Some more picturesque view from the trail
Keith on the edge on the cliff. Behind him is the path that would take us back to Bac Ha. We were on the last few kms. of the trek and we have not come across any other trekkers nor have we been approached by any hawkers. It was a peaceful trail indeed.
Finally, we made it back to the town center of Bac Ha. It was so sleepy, so unhurried, a far cry from the bustling town we arrived in during the Sunday market.
First order of business in Bac Ha – to treat ourselves to a refreshing local beer!
And here we are with our excellent guide, Tihn. We thank him for making this trek a wonderful and memorable experience for us, for educating us about the culture and tradition of different hilltribe people, for making sure we were safe and for his friendship.
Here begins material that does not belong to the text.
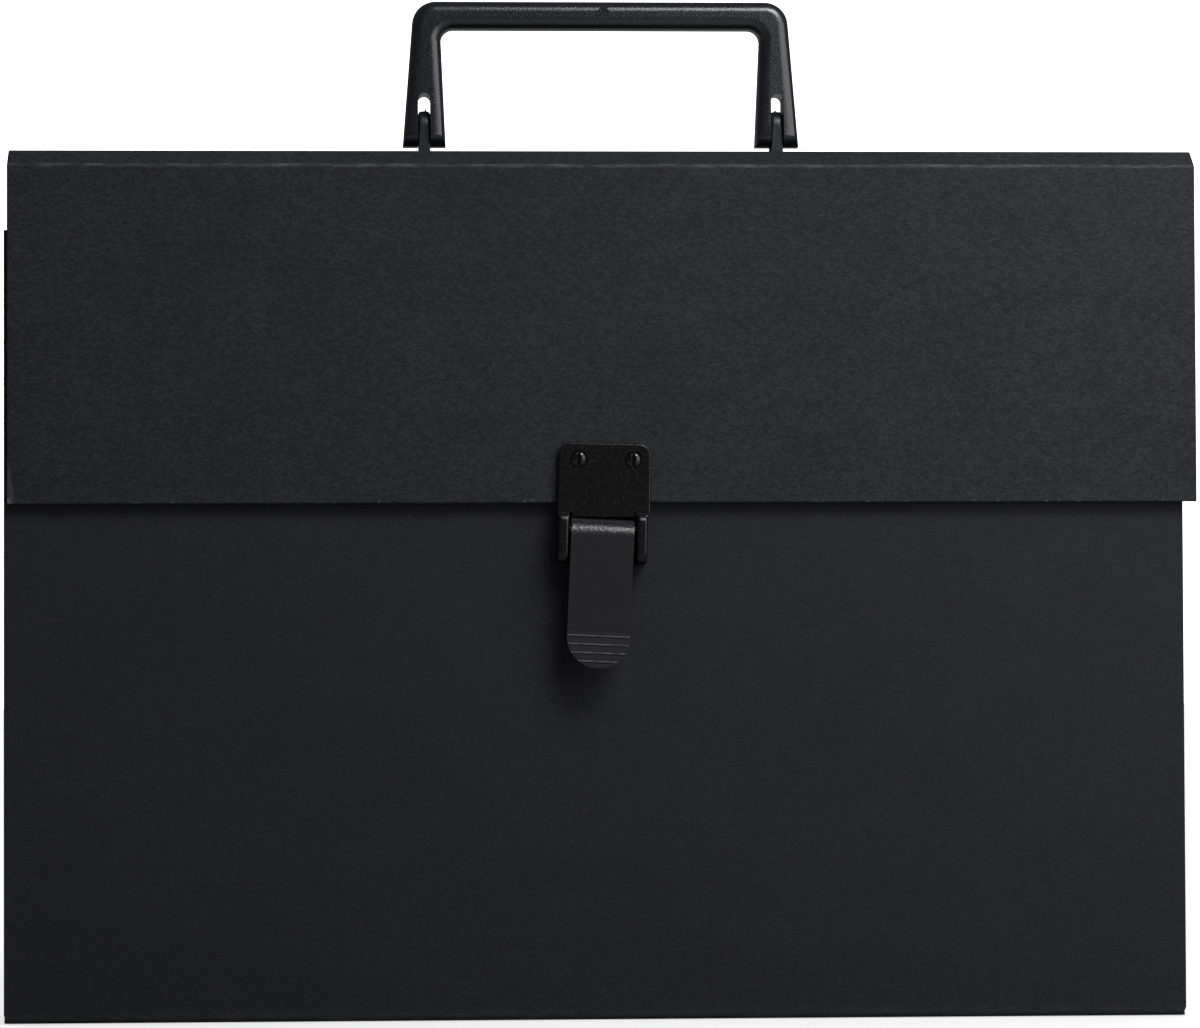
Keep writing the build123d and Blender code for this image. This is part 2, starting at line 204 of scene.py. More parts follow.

This post is included in the Travel Photo Thursday. Check it out to see more interesting travel photos.
Booking the Trek: We booked this trek through a company based in Bac Ha called Huang Vo Tours or BacHaTourist.com. It was highly recommended by Lonely Planet and we highly recommend it, too. Lonely Planet refers to its owner Mr. Nghe as a “one-one tourism dynamo.” He offers trek from one day to one week duration and only employs people who are from the local area. Our guide Tihn spoke highly of him and the good things he was doing for the community.
Getting there: We took an overnight train from Hanoi to Lao Cai. We arranged for a private transfer from Lao Cai to Bac Ha through BacHaTourist.com. With the improved roads, the drive took less than an hour. There is also a bus service between Lao Cai and Bac Ha.Trekking Tip: Our one regret was not bringing our trekking poles. Bring yours!